Task goal.
Go through the material below and copy all lines with "Blender".

The data.
##############################
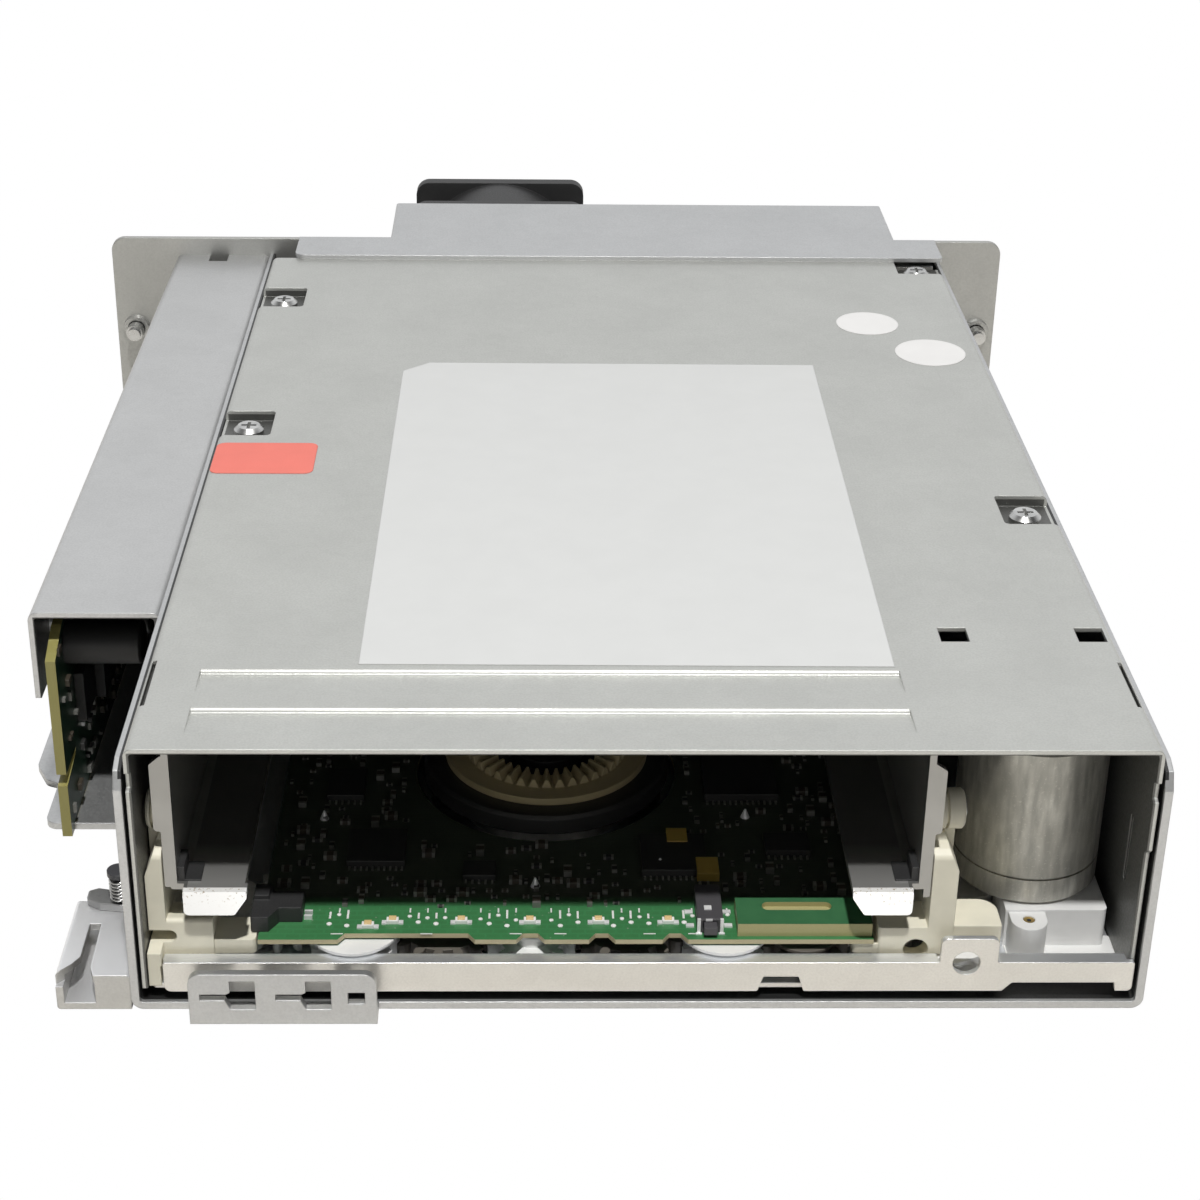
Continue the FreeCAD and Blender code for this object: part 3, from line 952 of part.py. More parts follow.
# ================================================================ write every node
def nodes():
    made = {
        "tray": tray(), "tray_screws": tray_screws(), "side_channel": side_channel(),
        "side_board": side_board(),
        "side_board_parts": side_board_parts(), "board_spacers": board_spacers(),
        "dock_bracket": dock_bracket(),
        "dock_latch": dock_latch(), "latch_pin": latch_pin(), "latch_spring": latch_spring(),
        "rear_plate": rear_plate(), "rear_housing": rear_housing(), "rear_sockets": rear_sockets(),
        "thumbscrew_left": thumbscrew(THUMB_X[0]), "thumbscrew_right": thumbscrew(THUMB_X[1]),
        "fan_frame": fan_frame(), "fan_rotor": fan_rotor(),
        "base_frame": base_frame(), "top_cover": top_cover(), "cover_screws": cover_screws(),
        "main_board": main_board(), "board_chips": board_chips(), "memory_antenna": memory_antenna(),
        "cartridge_sensor": cartridge_sensor(), "eject_switch": eject_switch(),
        "eject_button": eject_button(),
        "load_motor": load_motor(), "gearbox_housing": gearbox_housing(), "gear_pins": gear_pins(),
        "drive_pinion": gear_solid(drive_pinion_layout()),
        "left_slider": left_slider(), "right_slider": right_slider(),
        "left_guide": left_guide(), "right_guide": right_guide(),
        "cartridge_carriage": cartridge_carriage(), "rail_pads": rail_pads(),
        "reel_motor": reel_motor(), "reel_rotor": reel_rotor(), "clutch_ring": clutch_ring(),
        "takeup_motor": takeup_motor(), "takeup_reel": takeup_reel(), "tape_deck": tape_deck(),
        "head_actuator": head_actuator(), "head_block": head_block(),
    }
    for gear in gear_layout():
        made[gear["name"]] = gear_solid(gear)
    for place, y in zip(("front", "rear"), ROLLER_Y):
        made["left_roller_" + place] = carriage_roller(-71.8, -69.0, -71.1, y)
        made["right_roller_" + place] = carriage_roller(43.0, 47.2, 44.4, y)
    for i, (x, y) in enumerate(TAPE_ROLLERS):
        made["guide_roller_%d" % (i + 1)] = guide_roller(x, y)
    return made


os.makedirs("parts", exist_ok=True)
for node, shape in nodes().items():
    shape.exportStep("parts/%s.step" % node)
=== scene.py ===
import bpy
import math
import random
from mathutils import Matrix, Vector


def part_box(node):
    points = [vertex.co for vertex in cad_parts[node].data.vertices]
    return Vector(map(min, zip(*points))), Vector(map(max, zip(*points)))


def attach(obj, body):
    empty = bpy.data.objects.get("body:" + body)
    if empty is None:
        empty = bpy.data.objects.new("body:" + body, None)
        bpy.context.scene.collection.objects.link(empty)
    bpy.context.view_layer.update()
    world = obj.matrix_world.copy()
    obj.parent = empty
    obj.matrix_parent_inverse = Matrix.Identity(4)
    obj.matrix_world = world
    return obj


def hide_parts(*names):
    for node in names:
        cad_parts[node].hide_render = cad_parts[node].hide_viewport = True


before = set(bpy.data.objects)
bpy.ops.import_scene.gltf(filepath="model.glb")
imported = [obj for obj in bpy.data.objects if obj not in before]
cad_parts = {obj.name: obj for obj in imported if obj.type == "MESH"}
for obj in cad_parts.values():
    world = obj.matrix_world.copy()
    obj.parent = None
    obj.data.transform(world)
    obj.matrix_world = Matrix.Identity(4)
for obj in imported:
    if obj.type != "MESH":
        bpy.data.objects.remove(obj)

# Lengths are millimetres here and become metres where they are given to Blender.
MM = 0.001
X, Y, Z = 0, 1, 2

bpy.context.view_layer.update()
random.seed(7)
scene = bpy.context.scene


def reach(node):
    """Lowest and highest corner of a CAD node at rest."""
    return [[round(c / MM, 3) for c in corner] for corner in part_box(node)]


BOARD_TOP = reach("main_board")[1][Z]
COVER_TOP = reach("top_cover")[1][Z]
SIDE_BOARD_FACE = reach("side_board")[1][X]


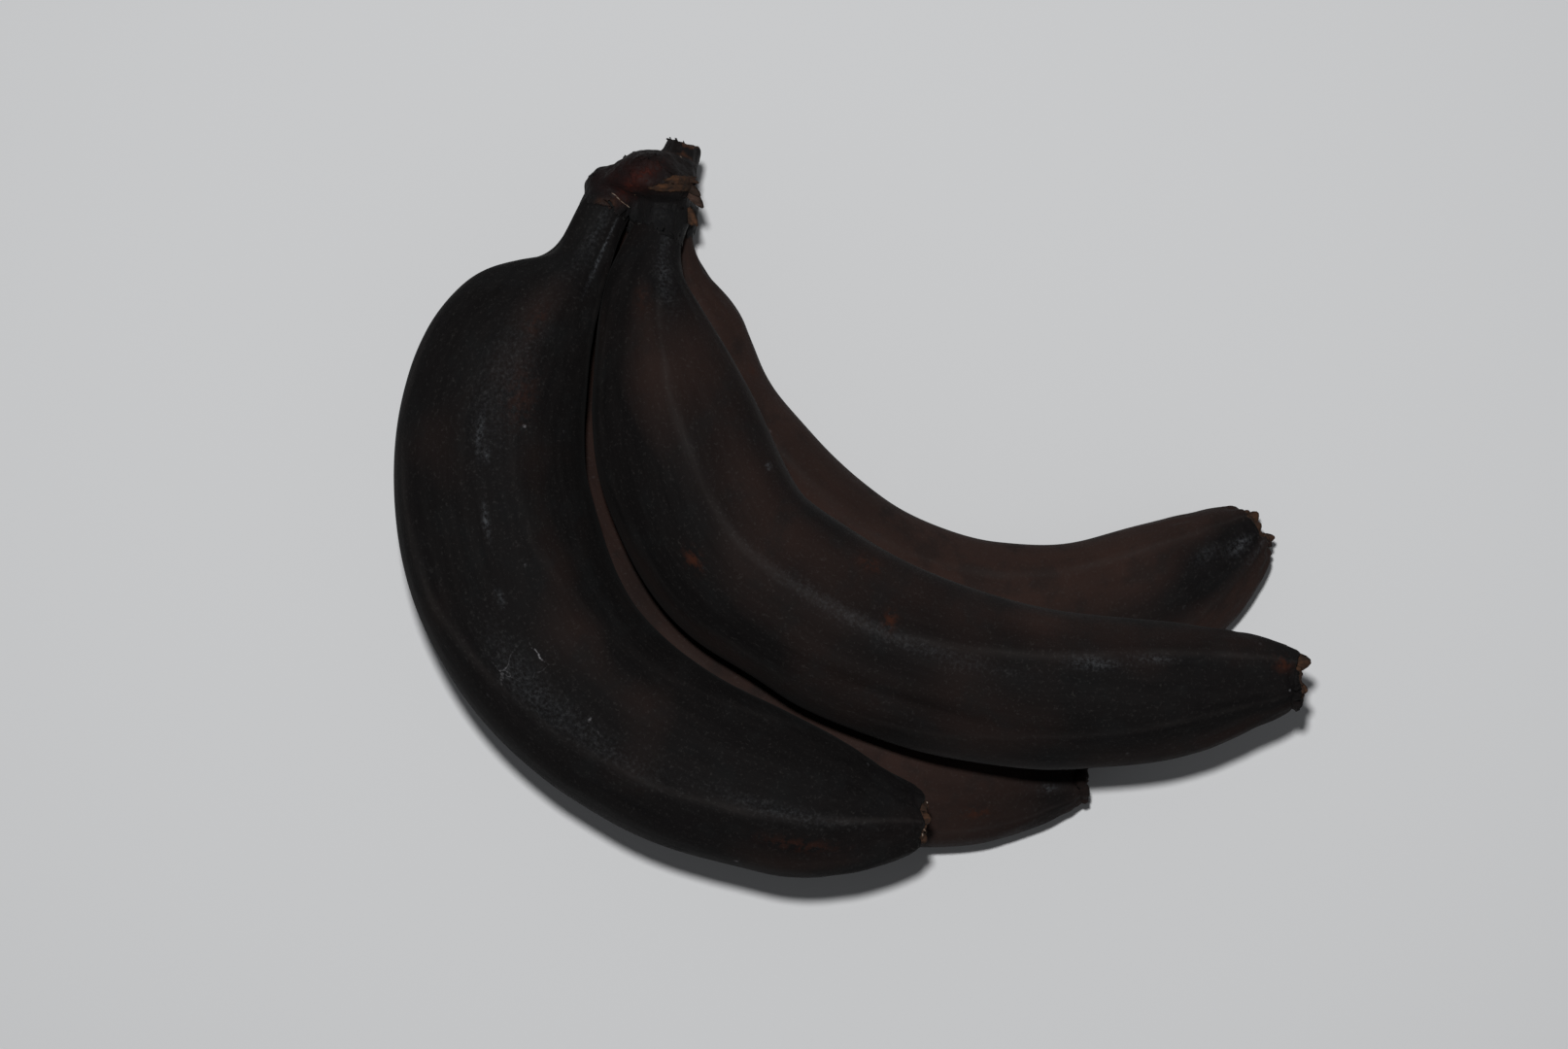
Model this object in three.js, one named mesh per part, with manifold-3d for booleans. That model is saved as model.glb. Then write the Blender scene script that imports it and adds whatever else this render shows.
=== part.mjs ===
// A bunch of four over-ripe bananas, lying on its side.
//
// Millimetres, +Z up. The bunch lies on the plane z = 0, and the origin is under the middle of its
// bounding box. The fingers leave the crown side by side in two layers, two below and two above, and
// every finger bends the same way round, with the hollow side of the bend towards +X +Y.
import * as THREE from 'three';
import { mergeVertices } from 'three/addons/utils/BufferGeometryUtils.js';
import Module from 'manifold-3d';

const wasm = await Module();
wasm.setup();

// ---- Driving dimensions ----------------------------------------------------------------------

const touchGap = 0.3; // clearance left where two pieces touch
const settle = 1.4; // how far a soft finger is pressed flat on what it lies on
const nestle = 2.2; // how far the upper layer sinks between the two fingers below

const neckDiameter = 10.6; // every finger's neck
const rowGap = 2.2; // space between the lower and the upper row of necks
const neckHeight = 37.4; // height of the middle of the crown over the table
const collarWall = 1.1; // crown round each neck's root

const crownThickness = 12; // from front to back
const crownWall = 0.6; // crown beyond the necks, to the left and right
const crownShift = 1; // how far the crown sits towards the outer fingers
const crownCap = 4.6; // crown beyond the necks, above and below
const crownSquareness = 3.4; // 2 would be an egg, and more is squarer
const crownNarrowing = 0.42; // how much narrower the crown gets towards its back, on its outer side
const stalkWidth = 9; // cut end where the hand was taken off its stalk
const stalkHeight = 15;
const stalkReach = 3; // how far that cut end stands out of the crown

const ridgeHeight = 0.03; // the five lengthwise ridges, as a share of the half width
const ridgeCount = 5;

const bowStretch = 0.8; // share of a finger over which it can stand off the crease

const remnantLength = 3.4; // dried flower left on a finger's tip
const remnantRaggedness = 0.16; // unevenness of its rim, as a share of its half width

// Each layer lies along a crease, the line where its two fingers meet, seen from above.
const upperCrease = [
  [-44.8, 61.8], [-50, 50], [-54.5, 33], [-56, 13], [-52.3, -6.5], [-42, -25], [-25, -37.5],
  [-3, -47], [25, -52], [55, -51.6], [85, -47.6], [115, -42],
];
const lowerCrease = [
  [-44.2, 62.6], [-48, 50], [-51, 36], [-51.2, 21], [-44.5, 4.5], [-31, -12], [-12, -28],
  [12, -38.8], [38, -42.6], [60, -38], [79, -27.6], [96, -13.5],
];

// length: along the finger's own middle, from its root in the crown to the tip's flat end
// girth: thickest diameter, crest of the way along; slimming: how much thinner it gets away from there
// neck, shoulder, taper: the straight neck, the stretch over which it swells out to the full girth,
// and the stretch over which the far end closes in to tipDiameter
// bow: how far the middle of the finger stands off the crease; rise: how far the tip is lifted
const fingers = [
  { place: 'lower_outer', layer: 'lower', side: 1, length: 199, girth: 35.4, crest: 0.5, slimming: 0.5,
    neck: 12, shoulder: 48, taper: 50, tipDiameter: 10, bow: 0, rise: -2, turn: 0.3 },
  { place: 'lower_inner', layer: 'lower', side: -1, length: 182, girth: 34.8, crest: 0.5, slimming: 0.35,
    neck: 3, shoulder: 43, taper: 30, tipDiameter: 12, bow: 0, rise: -1, turn: 0.32 },
  { place: 'upper_outer', layer: 'upper', side: 1, length: 188, girth: 39.4, crest: 0.47, slimming: 1,
    neck: 13, shoulder: 31, taper: 24, tipDiameter: 12, bow: 0, rise: 0, turn: 0.6 },
  { place: 'upper_inner', layer: 'upper', side: -1, length: 193, girth: 37, crest: 0.38, slimming: 0.7,
    neck: 4, shoulder: 50, taper: 36, tipDiameter: 10.6, bow: 4.4, rise: -2, turn: 0.15 },
];

// ---- Solids ----------------------------------------------------------------------------------

// Closes the seams of a geometry, so that only positions and true triangles are left.
function weld(geometry) {
  const bare = geometry.clone();
  bare.deleteAttribute('normal');
  bare.deleteAttribute('uv');
  const welded = mergeVertices(bare, 1e-3);
  const index = welded.index.array;
  const kept = [];
  for (let i = 0; i < index.length; i += 3) {
    const [a, b, c] = [index[i], index[i + 1], index[i + 2]];
    if (a !== b && b !== c && c !== a) kept.push(a, b, c);
  }
  welded.setIndex(kept);
  return welded;
}

function toSolid(geometry) {
  const welded = weld(geometry);
  const mesh = new wasm.Mesh({
    numProp: 3,
    vertProperties: new Float32Array(welded.attributes.position.array),
    triVerts: new Uint32Array(welded.index.array),
  });
  return new wasm.Manifold(mesh);
}

function toGeometry(solid) {
  const mesh = solid.getMesh();
  const geometry = new THREE.BufferGeometry();
  geometry.setAttribute('position', new THREE.BufferAttribute(mesh.vertProperties, 3));
  geometry.setIndex(new THREE.BufferAttribute(mesh.triVerts, 1));
  geometry.computeVertexNormals();
  return geometry;
}

// ---- Fingers ---------------------------------------------------------------------------------

const neckRadius = neckDiameter / 2;
const rowOffset = neckRadius + rowGap / 2;

function swell(share) {
  const t = THREE.MathUtils.clamp(share, 0, 1);
  return Math.sin(t * Math.PI / 2) ** 1.3;
}

// Half width of a finger before its end closes in. This is also how far it keeps from the crease.
function bodyRadius(finger, along) {
  const away = Math.abs(along / finger.length - finger.crest);
  const full = finger.girth / 2 * (1 - finger.slimming * away ** 1.5);
  return neckRadius + (full - neckRadius) * swell((along - finger.neck) / finger.shoulder);
}

function radiusAt(finger, along) {
  const tipRadius = finger.tipDiameter / 2;
  const open = Math.sin(Math.PI / 2 * THREE.MathUtils.clamp((finger.length - along) / finger.taper, 0, 1));
  return tipRadius + (bodyRadius(finger, along) - tipRadius) * open;
}

function thickest(layer) {
  return Math.max(...fingers.filter((finger) => finger.layer === layer).map((finger) => finger.girth));
}

// Height of a finger's middle: its neck's row at the crown, and then what it lies on.
function heightAt(finger, along) {
  const lower = finger.layer === 'lower';
  const neck = neckHeight + (lower ? -rowOffset : rowOffset);
  const bed = lower ? -settle : thickest('lower') - settle + touchGap - nestle;
  const lying = bed + finger.girth / 2;
  const drop = THREE.MathUtils.smoothstep(along, 0, finger.neck + finger.shoulder * 0.6);
  const lift = finger.rise * THREE.MathUtils.smoothstep(along, finger.length - finger.taper * 2, finger.length);
  return neck + (lying - neck) * drop + lift;
}

// Walks along the layer's crease and keeps the finger's own half width to one side of it.
function middleLine(finger) {
  const crease = (finger.layer === 'lower' ? lowerCrease : upperCrease).map(([x, y]) => new THREE.Vector3(x, y, 0));
  const guide = new THREE.CatmullRomCurve3(crease, false, 'centripetal');
  const guideLength = guide.getLength();
  const end = guide.getPointAt(1);
  const onward = guide.getTangentAt(1);
  const step = 1;
  const easing = 14;
  const knotSpacing = 12;
  const points = [];
  let along = 0;
  let last = null;
  for (let walked = 0; along < finger.length; walked += step) {
    const share = Math.min(walked / guideLength, 1);
    const place = share < 1
      ? guide.getPointAt(share)
      : end.clone().addScaledVector(onward, walked - guideLength);
    const heading = share < 1 ? guide.getTangentAt(share) : onward;
    const aside = new THREE.Vector3(heading.y, -heading.x, 0).multiplyScalar(finger.side);
    const bowed = Math.min(along / finger.length / bowStretch, 1);
    const standOff = finger.bow * Math.sin(Math.PI * bowed) ** 2;
    place.addScaledVector(aside, bodyRadius(finger, along) + touchGap / 2 + standOff);
    if (last) along += place.distanceTo(last);
    last = place.clone();
    place.z = heightAt(finger, along);
    points.push(place);
  }
  const eased = points.map((point, i) => {
    const reach = Math.min(i, points.length - 1 - i, easing);
    const nearby = points.slice(i - reach, i + reach + 1);
    return nearby.reduce((sum, each) => sum.addScaledVector(each, 1 / nearby.length), new THREE.Vector3());
  });
  const knots = eased.filter((point, i) => i % knotSpacing === 0 && i < eased.length - knotSpacing / 2);
  knots.push(eased[eased.length - 1]);
  return new THREE.CatmullRomCurve3(knots, false, 'centripetal');
}

// A turned profile, bent along the finger's middle line. grown adds the same thickness all round.
function fingerGeometry(finger, line, grown = 0) {
  const stations = 38;
  const around = 22;
  const profile = [new THREE.Vector2(0, 0)];
  for (let i = 0; i <= stations; i += 1) {
    const share = i / stations;
    profile.push(new THREE.Vector2(radiusAt(finger, share * finger.length) + grown, share));
  }
  profile.push(new THREE.Vector2(0, 1));
  const geometry = new THREE.LatheGeometry(profile, around);
  const position = geometry.attributes.position;
  const up = new THREE.Vector3(0, 0, 1);
  for (let i = 0; i < position.count; i += 1) {
    const angle = Math.atan2(position.getZ(i), position.getX(i));
    const share = position.getY(i);
    const ridge = 1 + ridgeHeight * Math.cos(ridgeCount * (angle - finger.turn));
    const radius = Math.hypot(position.getX(i), position.getZ(i)) * ridge;
    const heading = line.getTangentAt(share);
    const aside = new THREE.Vector3().crossVectors(heading, up).normalize();
    const above = new THREE.Vector3().crossVectors(aside, heading);
    const point = line.getPointAt(share)
      .addScaledVector(aside, radius * Math.cos(angle))
      .addScaledVector(above, radius * Math.sin(angle))
      .addScaledVector(heading, (share - 0.5) * 2 * grown);
    position.setXYZ(i, point.x, point.y, Math.max(point.z, 0));
  }
  return geometry;
}

// ---- Crown -----------------------------------------------------------------------------------

// A rounded lump that reaches from y = 0 backwards, with the cut end of the stalk at its inner corner.
function crownLump() {
  const width = 2 * (neckDiameter + crownWall) + touchGap;
  const height = 2 * (neckDiameter + crownCap) + rowGap;
  const depth = crownThickness;
  const lump = new THREE.SphereGeometry(1, 32, 20);
  const position = lump.attributes.position;
  for (let i = 0; i < position.count; i += 1) {
    const [x, y, z] = [position.getX(i), position.getY(i), position.getZ(i)];
    const square = (Math.abs(x) ** crownSquareness + Math.abs(y) ** crownSquareness
      + Math.abs(z) ** crownSquareness) ** (1 / crownSquareness);
    const inner = width / 2;
    const narrow = 1 - crownNarrowing * (y / square + 1) / 2;
    const across = inner + (x / square * width / 2 - inner) * narrow - crownShift;
    position.setXYZ(i, across, y / square * depth / 2, z / square * height / 2);
  }
  lump.translate(0, depth / 2, 0);
  const stalk = new THREE.CylinderGeometry(stalkWidth * 0.42, stalkWidth / 2, depth / 2 + stalkReach, 14);
  stalk.scale(1, 1, stalkHeight / stalkWidth);
  stalk.translate(0, depth / 2 + (depth / 2 + stalkReach) / 2, 0);
  stalk.translate(width / 2 - stalkWidth / 2 - crownWall - crownShift, 0, 0);
  return toSolid(lump).add(toSolid(stalk));
}

// ---- Dried flower remnants -------------------------------------------------------------------

function remnantGeometry(finger) {
  const around = 12;
  const wide = finger.tipDiameter / 2;
  const geometry = new THREE.CylinderGeometry(wide * 0.55, wide * 0.8, remnantLength, around, 1);
  const position = geometry.attributes.position;
  for (let i = 0; i < position.count; i += 1) {
    const angle = Math.atan2(position.getZ(i), position.getX(i));
    const ragged = 1 + remnantRaggedness * Math.cos(3 * angle + finger.turn);
    position.setX(i, position.getX(i) * ragged);
    position.setZ(i, position.getZ(i) * ragged);
  }
  geometry.translate(0, remnantLength / 2 + touchGap, 0);
  return geometry;
}

// ---- Assembly --------------------------------------------------------------------------------

const peel = { color: '#1e1a18', roughness: 0.62, metalness: 0 };
const driedFlower = { color: '#5b4a38', roughness: 0.9, metalness: 0 };
const crownSkin = { color: '#2b1c18', roughness: 0.75, metalness: 0 };

function piece(name, geometry, look) {
  const mesh = new THREE.Mesh(geometry, new THREE.MeshStandardMaterial(look));
  mesh.name = name;
  return mesh;
}

const bunch = new THREE.Group();

// Fingers are laid down one by one, and each is pressed flat where it meets one already lying there.
const laid = [];
for (const finger of fingers) {
  const line = middleLine(finger);
  let solid = toSolid(fingerGeometry(finger, line));
  for (const other of laid) {
    solid = solid.subtract(other.grown);
  }
  laid.push({ finger, line, solid, grown: toSolid(fingerGeometry(finger, line, touchGap)) });
}

for (const { finger, line, solid } of laid) {
  bunch.add(piece(`banana_${finger.place}`, toGeometry(solid), peel));
  const remnant = piece(`flower_remnant_${finger.place}`, weld(remnantGeometry(finger)), driedFlower);
  remnant.position.copy(line.getPointAt(1));
  remnant.quaternion.setFromUnitVectors(new THREE.Vector3(0, 1, 0), line.getTangentAt(1));
  bunch.add(remnant);
}

// The crown stands behind the four necks, square to the way they leave it, and rings every root.
const roots = laid.map(({ line }) => line.getPointAt(0));
const crownPlace = new THREE.Vector3();
roots.forEach((root) => crownPlace.addScaledVector(root, 1 / roots.length));
crownPlace.z = neckHeight;
const away = new THREE.Vector3();
laid.forEach(({ line }) => away.sub(line.getTangentAt(0)));
const turn = THREE.MathUtils.radToDeg(Math.atan2(away.y, away.x)) - 90;
let crown = crownLump().rotate(0, 0, turn).translate(crownPlace.x, crownPlace.y, crownPlace.z);
for (const root of roots) {
  const collar = new THREE.SphereGeometry(neckRadius + collarWall, 20, 14);
  collar.translate(root.x, root.y, root.z);
  crown = crown.add(toSolid(collar));
}
for (const { grown } of laid) {
  crown = crown.subtract(grown);
}
bunch.add(piece('crown', toGeometry(crown), crownSkin));

// The origin goes under the middle of the whole bunch.
const box = new THREE.Box3().setFromObject(bunch);
const middle = box.getCenter(new THREE.Vector3());
bunch.position.set(-middle.x, -middle.y, -box.min.z);
bunch.updateMatrixWorld(true);

export default bunch;
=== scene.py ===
import math

import bpy
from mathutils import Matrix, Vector, noise
from mathutils.bvhtree import BVHTree


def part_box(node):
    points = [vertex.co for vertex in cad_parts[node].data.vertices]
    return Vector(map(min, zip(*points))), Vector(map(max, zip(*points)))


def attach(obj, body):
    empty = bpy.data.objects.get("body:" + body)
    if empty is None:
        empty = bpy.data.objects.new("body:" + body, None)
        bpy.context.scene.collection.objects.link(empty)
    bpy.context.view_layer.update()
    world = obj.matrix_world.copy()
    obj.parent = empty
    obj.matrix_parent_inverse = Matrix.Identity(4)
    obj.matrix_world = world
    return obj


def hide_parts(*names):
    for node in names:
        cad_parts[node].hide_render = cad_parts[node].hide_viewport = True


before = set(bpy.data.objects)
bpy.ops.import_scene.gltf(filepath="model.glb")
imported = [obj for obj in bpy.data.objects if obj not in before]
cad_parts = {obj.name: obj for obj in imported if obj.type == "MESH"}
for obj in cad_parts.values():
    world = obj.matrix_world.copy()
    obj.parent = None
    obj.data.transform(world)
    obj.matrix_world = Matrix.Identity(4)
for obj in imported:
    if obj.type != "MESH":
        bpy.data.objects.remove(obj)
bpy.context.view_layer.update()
bpy.ops.object.select_all(action="DESELECT")
print("frame loaded")


# camera, straight over the bunch
cameraSpot = {"aside": -0.0153, "along": -0.0042, "height": 0.9, "lens": 96.7}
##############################
Final answer.
Continue the FreeCAD and Blender code for this object: part 3, from line 952 of part.py. More parts follow.
# Lengths are millimetres here and become metres where they are given to Blender.
Model this object in three.js, one named mesh per part, with manifold-3d for booleans. That model is saved as model.glb. Then write the Blender scene script that imports it and adds whatever else this render shows.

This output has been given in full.